Glossary compiled by Dr Alison Grant of Scottish Language Dictionaries and the Scottish Place-Name Society.

Linguistic Notes

The glossary provides the Modern Scots form of each place-name element, and then traces the word back through the Older Scots form to its etymological root. Illustration of the development of each element is found in the historical forms, and modern usage is illustrated by the current place-name examples provided. The glossary also provides references to the two major Scots dictionaries, the Scottish National Dictionary (SND) and the Dictionary of the Older Scottish Tongue (DOST) together with any relevant supplementary material (the first SND supplement is marked S1, and the second S2, and the additions to DOST are marked ADDS).
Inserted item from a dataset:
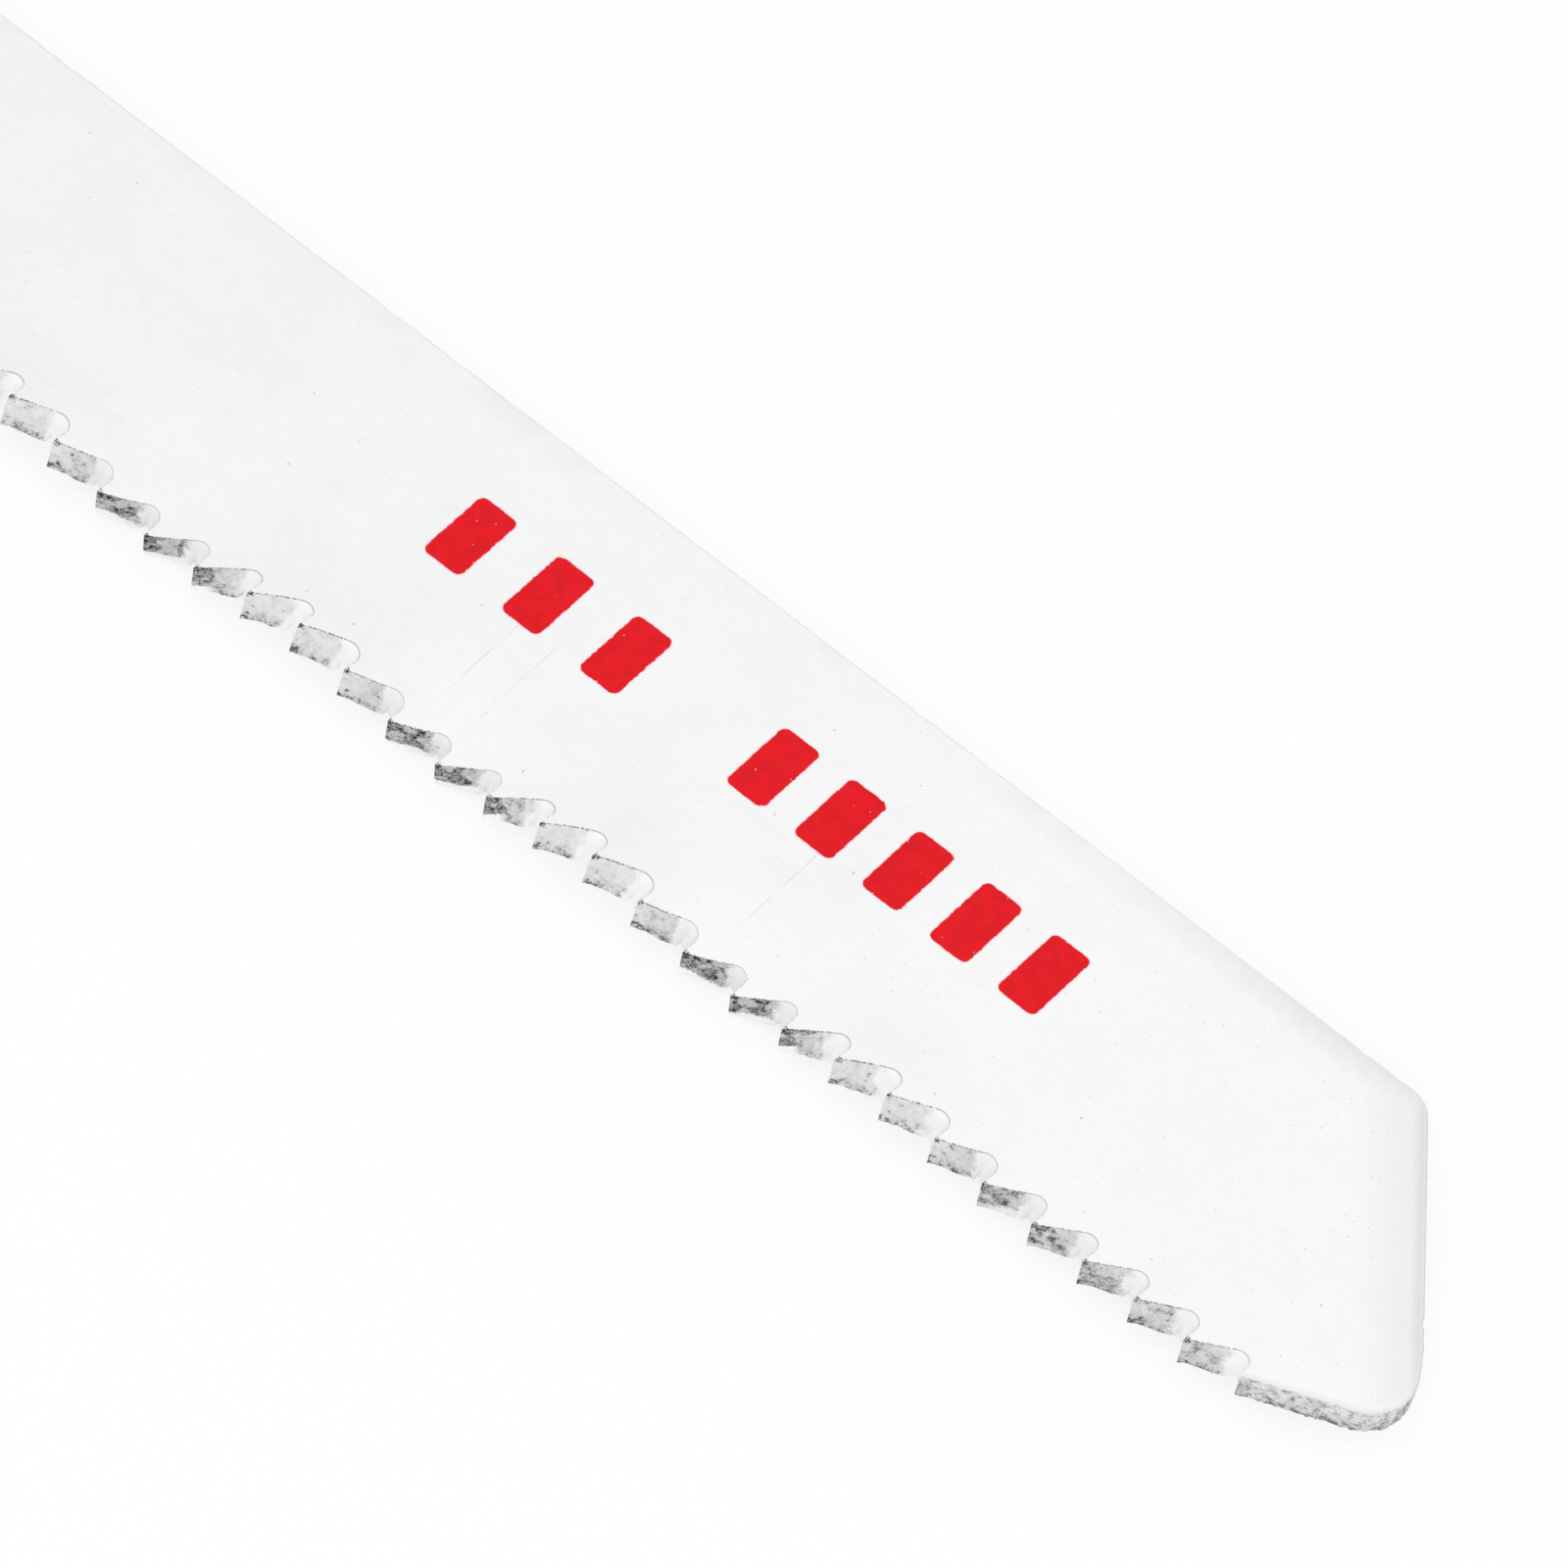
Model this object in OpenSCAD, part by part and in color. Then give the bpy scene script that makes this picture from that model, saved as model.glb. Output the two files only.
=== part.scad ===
// Jigsaw blade for metal with a bayonet shank and fine wavy-set teeth.
// X runs along the blade to the tip, the teeth point to -Y and the printed face is up.
// The origin is on the lower face, on the shank's centre line, level with the lugs' front shoulders.

/* [Blade] */
// Overall length, from the end of the shank to the tip
overall_length = 92; // [75:1:150]
// Thickness of the strip steel
thickness = 0.85; // [0.6:0.05:1.5]
// Width at the last tooth, from the back edge to the tooth tips
tip_width = 8.05; // [7.5:0.05:12]
// Angle at which the tooth line spreads away from the back edge, towards the tip
tooth_line_spread = 0.73; // [0:0.01:0.9]
// Distance of the back edge from the shank's centre line
back_height = 3.75; // [3.4:0.05:5]

/* [Shank] */
// Width of the tang and the neck
shank_width = 6.4; // [5:0.1:6.5]
// Length of the tang behind the lugs
tang_length = 8.5; // [6:0.1:12]
// Radius of the tang's end corners
tang_round = 2.2; // [0.3:0.1:2.4]
// Width over both lugs
lug_span = 11; // [9:0.1:13]
// Length of a lug along the blade
lug_length = 3; // [2:0.1:5]
// Radius of the lugs' outer corners
lug_round = 0.6; // [0.1:0.05:0.9]
// Radius in the corners where lugs and shoulders meet the neck
root_round = 0.5; // [0.1:0.05:0.8]
// Length of the neck in front of the lugs
neck_length = 8.5; // [5:0.1:12]
// Length of the shoulders that lead from the neck to the full width
shoulder_length = 2; // [1:0.1:4]

/* [Nose] */
// Angle of the slanted end, measured from square to the back edge
end_slant = 37; // [15:1:45]
// Radius of the corner between the slanted end and the back edge
back_corner_round = 0.75; // [0.2:0.05:2]
// Radius of the corner on the tooth side
nose_round = 1.05; // [0.5:0.05:1.4]
// Slope of the plain lead edge in front of the teeth
lead_slope = 25; // [10:1:32]
// Length from the tip back to the cutting face that ends the tooth row
lead_length = 2.75; // [2:0.05:5]
// Height at which the lead edge starts, above the line of the tooth tips
lead_rise = 0.24; // [0.05:0.01:0.3]

/* [Teeth] */
// Distance from one tooth tip to the next
pitch = 1.3; // [1.1:0.05:1.6]
// Slope of the clearance face behind each tip
clearance_angle = 32; // [26:1:36]
// Lean of the cutting face, where 0 is square to the tooth line
rake_angle = 4; // [0:1:6]
// Radius at the bottom of each gap
gullet_round = 0.26; // [0.18:0.01:0.3]
// Length of the plain heel between the shoulder and the tooth row
heel_length = 3.5; // [1:0.1:12]

/* [Wavy set] */
// Largest angle by which the tooth row is bent to each side
set_angle = 10.5; // [0:0.5:14]
// Number of teeth in one whole wave
teeth_per_wave = 6; // [4:1:12]
// Depth of the bend's middle above the tooth tips
bend_depth = 2; // [1.6:0.1:2.6]
// Half width of the band that bends
bend_band = 0.8; // [0.3:0.1:0.9]
// Length over which the wave dies out towards the tip
tip_fade = 13; // [4:0.5:25]
// Length over which the wave grows from the heel
heel_fade = 5; // [2:0.5:15]

/* [Hidden] */

// Straight pieces in each rounded corner of the outline and in each gap's round
corner_steps = 8;
gullet_steps = 5;
// How far the toothed strip reaches into the plain plate
lap = 0.4;
// Least steel between a gap's bottom and the band that bends
root_margin = 0.15;

tip_x = overall_length - tang_length - lug_length;
lead_x = tip_x - lead_length;
body_x = neck_length + shoulder_length;
gap_count = floor((lead_x - body_x - heel_length) / pitch);
row_x = lead_x - gap_count * pitch;
last_tip_x = lead_x - pitch;

// Line of the tooth tips, and a point at height v above it
function tooth_line(x) = back_height - tip_width + (last_tip_x - x) * tan(tooth_line_spread);
function above_line(x, v) = [x, tooth_line(x) + v];

// Gap between two teeth: an arc that touches the clearance face and the next cutting face
gap_v = (pitch * sin(clearance_angle) - gullet_round * (1 + sin(clearance_angle) / cos(rake_angle)))
    / (cos(clearance_angle) - sin(clearance_angle) * tan(rake_angle));
gap_u = pitch + (gap_v * sin(rake_angle) - gullet_round) / cos(rake_angle);
gap_turn = 90 + clearance_angle + rake_angle;
gap_depth = gap_v + gullet_round;

function gap_point(i) =
    let (a = 90 + clearance_angle - gap_turn * i / gullet_steps)
    [gap_u + gullet_round * cos(a), gap_v + gullet_round * sin(a)];

gap_start = gap_point(0);
gap_end = gap_point(gullet_steps);

// The set: the strip below the bending band leans by an angle that follows a fading wave
full_bend_v = max(bend_depth - bend_band, gap_depth + root_margin);
flat_v = 2 * bend_depth - full_bend_v;

function limited(value) = min(max(value, 0), 1);
function fade(x) = limited((last_tip_x - x) / tip_fade) * limited((x - row_x - gap_start[0]) / heel_fade);
function lean(x) = set_angle * fade(x) * cos(360 * (last_tip_x - x) / (teeth_per_wave * pitch));

// Place of a point of the strip: side is 1 on the upper face and -1 on the lower face
function flat_place(x, v, side) = [x, tooth_line(x) + v, thickness / 2 * (1 + side)];
function bent_place(x, v, side) =
    let (a = lean(x), arm = bend_depth - v)
    [
        x,
        tooth_line(x) + bend_depth - arm * cos(a) + side * thickness / 2 * sin(a),
        thickness / 2 + arm * sin(a) + side * thickness / 2 * cos(a)
    ];

// Outline with rounded corners, from a list of [x, y, radius]. A radius is limited by its two edges.
function turned(v) = [-v[1], v[0]];
function unit(v) = v / norm(v);
function corner_arc(before, here, after, radius) =
    let (
        to_before = unit(before - here),
        to_after = unit(after - here),
        turn = 180 - acos(to_before * to_after),
        room = 0.48 * min(norm(before - here), norm(after - here)),
        reach = min(radius * tan(turn / 2), room),
        r = reach / tan(turn / 2),
        inward = unit(to_before + to_after),
        middle = here + inward * norm([reach, r]),
        start = here + to_before * reach - middle,
        way = sign(cross(to_after, to_before))
    )
    [
        for (i = [0 : corner_steps])
            let (a = way * turn * i / corner_steps)
            middle + start * cos(a) + turned(start) * sin(a)
    ];
function rounded(corners) =
    let (n = len(corners))
    [
        for (i = [0 : n - 1])
            let (
                c = corners[i],
                here = [c[0], c[1]],
                p = corners[(i + n - 1) % n],
                q = corners[(i + 1) % n]
            )
            each c[2] > 0
                ? corner_arc([p[0], p[1]], here, [q[0], q[1]], c[2])
                : [here]
    ];
function with_radius(point, radius) = [point[0], point[1], radius];

// Nose: the lead edge and the slanted end both touch the round of the tooth-side corner
lead_start = above_line(lead_x + lead_rise * tan(rake_angle), lead_rise);
nose_x = tip_x - nose_round;
nose_y = lead_start[1]
    + (nose_round + (nose_x - lead_start[0]) * sin(lead_slope)) / cos(lead_slope);
nose_bearing = (end_slant + lead_slope - 90) / 2;
nose_corner = [nose_x, nose_y]
    + nose_round / cos(end_slant - nose_bearing) * [cos(nose_bearing), sin(nose_bearing)];
back_corner = [nose_corner[0] - (back_height - nose_corner[1]) * tan(end_slant), back_height];

shank_half = shank_width / 2;
lug_half = lug_span / 2;
tang_x = -lug_length - tang_length;
plate_v = flat_v + lap / 2;

// The tang and both lugs on one side of the centre line, from the tang's end to the neck
function shank_side(s) = [
    [tang_x, s * shank_half, tang_round],
    [-lug_length, s * shank_half, root_round],
    [-lug_length, s * lug_half, lug_round],
    [0, s * lug_half, lug_round],
    [0, s * shank_half, root_round],
    [neck_length, s * shank_half, root_round]
];
function reversed(list) = [for (i = [len(list) - 1 : -1 : 0]) list[i]];

plate_corners = concat(
    shank_side(-1),
    [
        with_radius(above_line(body_x, 0), root_round),
        with_radius(above_line(row_x, 0), 0),
        with_radius(above_line(row_x + gap_start[0], gap_start[1]), 0),
        with_radius(above_line(row_x + gap_start[0], plate_v), 0),
        with_radius(above_line(last_tip_x + gap_end[0], plate_v), 0),
        with_radius(above_line(last_tip_x + gap_end[0], gap_end[1]), 0),
        with_radius(lead_start, 0),
        with_radius(nose_corner, nose_round),
        with_radius(back_corner, back_corner_round),
        [body_x, back_height, root_round]
    ],
    reversed(shank_side(1))
);

// Toothed strip: one cross-section for each point of the tooth outline.
// Each entry holds the outline point and the X at which the rows above it are taken.
// The two shares place those rows within a pitch, level with the tip and with the gap's start.
tip_share = 0.12;
gap_share = 0.55;
function gap_row_x(g, i) = row_x + (g + gap_share + (1 - gap_share) * i / gullet_steps) * pitch;
outline_stations = concat(
    [[[row_x + gap_start[0] - lap, gap_start[1] + lap], row_x + gap_start[0] - lap]],
    [
        for (g = [0 : gap_count - 1])
            each concat(
                g == 0 ? [] : [[[row_x + g * pitch, 0], row_x + (g + tip_share) * pitch]],
                [
                    for (i = [0 : gullet_steps])
                        [[row_x + g * pitch + gap_point(i)[0], gap_point(i)[1]], gap_row_x(g, i)]
                ]
            )
    ],
    [[[last_tip_x + gap_end[0] + lap, gap_end[1] + lap], last_tip_x + gap_end[0] + lap]]
);

function section(station) =
    let (p = station[0], x = station[1])
    [
        flat_place(x, flat_v + lap, 1),
        flat_place(x, flat_v, 1),
        bent_place(x, full_bend_v, 1),
        bent_place(p[0], p[1], 1),
        bent_place(p[0], p[1], -1),
        bent_place(x, full_bend_v, -1),
        flat_place(x, flat_v, -1),
        flat_place(x, flat_v + lap, -1)
    ];
section_points = 8;

// Two triangles for each four-sided field of the strip's skin
function field(a, b, c, d) = [[a, c, b], [a, d, c]];
function end_fields(first) = [
    for (i = [0 : section_points / 2 - 2])
        each field(first + i, first + i + 1, first + section_points - 2 - i, first + section_points - 1 - i)
];
function flipped(faces) = [for (f = faces) reversed(f)];

module tooth_strip() {
    count = len(outline_stations);
    skin = [
        for (j = [0 : count - 2])
            for (i = [0 : section_points - 1])
                let (
                    k = (i + 1) % section_points,
                    here = j * section_points,
                    next = here + section_points
                )
                each field(here + i, here + k, next + k, next + i)
    ];
    polyhedron(
        points = [for (s = outline_stations) each section(s)],
        faces = concat(
            skin,
            flipped(end_fields(0)),
            end_fields((count - 1) * section_points)
        )
    );
}

module plate() {
    linear_extrude(thickness)
        polygon(rounded(plate_corners));
}

module blade() {
    color("whitesmoke") {
        plate();
        tooth_strip();
    }
}

blade();
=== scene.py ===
# %% [markdown]
# # A jigsaw blade for metal, in white coated steel
#
# The blade is one strip of steel, 92 mm long and 0.85 mm thick. Its teeth are bent to both
# sides in a wave. In this lesson the packed CAD model is the fixed frame, and one detailed mesh
# takes the place of its only node: smoother gaps, a smooth bend, rolled edges and small burrs.
# The colours, the print and the wear are all procedural.

import math

import bpy
from mathutils import Matrix, Vector, noise
from mathutils.geometry import delaunay_2d_cdt


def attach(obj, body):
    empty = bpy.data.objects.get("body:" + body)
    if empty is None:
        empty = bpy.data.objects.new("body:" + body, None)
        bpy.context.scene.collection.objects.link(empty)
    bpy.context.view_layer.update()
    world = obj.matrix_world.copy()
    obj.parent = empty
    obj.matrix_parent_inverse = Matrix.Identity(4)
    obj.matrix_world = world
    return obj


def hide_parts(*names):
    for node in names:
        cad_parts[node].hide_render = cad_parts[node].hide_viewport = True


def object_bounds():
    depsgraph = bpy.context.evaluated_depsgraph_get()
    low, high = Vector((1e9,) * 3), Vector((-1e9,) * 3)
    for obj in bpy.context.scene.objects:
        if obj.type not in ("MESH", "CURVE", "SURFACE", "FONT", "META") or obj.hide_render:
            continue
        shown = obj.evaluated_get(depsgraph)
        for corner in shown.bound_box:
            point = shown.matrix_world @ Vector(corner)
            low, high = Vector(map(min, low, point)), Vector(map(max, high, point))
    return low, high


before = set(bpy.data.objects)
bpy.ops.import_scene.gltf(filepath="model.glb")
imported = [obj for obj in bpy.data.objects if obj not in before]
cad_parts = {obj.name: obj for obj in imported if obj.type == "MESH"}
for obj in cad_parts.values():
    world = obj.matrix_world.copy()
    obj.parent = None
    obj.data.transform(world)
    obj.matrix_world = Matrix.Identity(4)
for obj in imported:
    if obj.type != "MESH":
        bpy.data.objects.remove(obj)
cad_low, cad_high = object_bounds()
MM = 0.001
print("CAD box in mm:", [round(v / MM, 3) for v in (*cad_low, *cad_high)])

# %% [markdown]
# ## The sizes of the blade
#
# These are the sizes of the CAD source again, in millimetres, so that the finer mesh lies on the
# solid. X runs to the tip, the teeth point to -Y, and the printed face is up.

# %% Sizes
THICKNESS = 0.85
TIP_X, BACK_Y, TIP_WIDTH = 80.5, 3.75, 8.05
PITCH, GAP_COUNT = 1.3, 49
LEAD_LENGTH = 2.75
LEAD_X = TIP_X - LEAD_LENGTH
ROW_X = LEAD_X - GAP_COUNT * PITCH
LAST_TIP_X = LEAD_X - PITCH
SPREAD = math.tan(math.radians(0.73))


def tooth_line(x):
    """Y of the line through the tooth tips."""
    return BACK_Y - TIP_WIDTH + (LAST_TIP_X - x) * SPREAD


print("tooth row from", round(ROW_X, 2), "to", round(LEAD_X, 2), "mm")

# %% [markdown]
# ## The wavy set
#
# A wavy-set blade is made by pressing the finished tooth row between two wavy tools, so that the
# teeth lean to one side, then to the other. The cut gets wider than the strip, and the blade
# doesn't jam. A Simple Deform modifier can't follow such a wave, and a shape key would have to be
# made by hand. Here each point is made flat first and then placed by one function: it leans by an
# angle that follows a cosine, and the band above the teeth bends as a true arc. The wave grows
# from the first gap on and dies out towards the tip.

# %% Bend a flat point into its place
SET_ANGLE = math.radians(10.5)
TEETH_PER_WAVE = 6
FULL_BEND_V, FLAT_V = 1.2, 2.8
TIP_FADE, HEEL_FADE, HEEL_START = 13.0, 5.0, 0.927
STRAIGHT = 1e-5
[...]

These dictionaries can be accessed online at www.dsl.ac.uk. Further supplementary material has been added from two 1940s Ph. D. theses, The Non-Celtic Place-Names of the Scottish Border Counties by May Williamson and The Place Name of Midlothian by Norman Dixon, both of which are available for consultation in the ‘resources’ section of the Scottish Place-Name Society website. The glossary contains Scots words derived from Old English, Old Norse, Middle Dutch, Anglo-Norman French and Latin, together with more recent loan-words from Gaelic and Insular Norn. For example, the whilst ‘glen’ is primarily a Gaelic place-name element, occurring in names such as Glen Affric and Glenmore, the word was also borrowed into Scots, where it was used to form names such as Glenhead and Glens of Foudland. Similarly, although names in ‘geo’ are often from Old Norse gjá, including Ramnageo and Papilgeo, the word was also borrowed into Scots from Norn, and used to coin names such as Millburn Geo and Geo of Dykesend.Counties (where given) are pre-1975 local government reorganisation.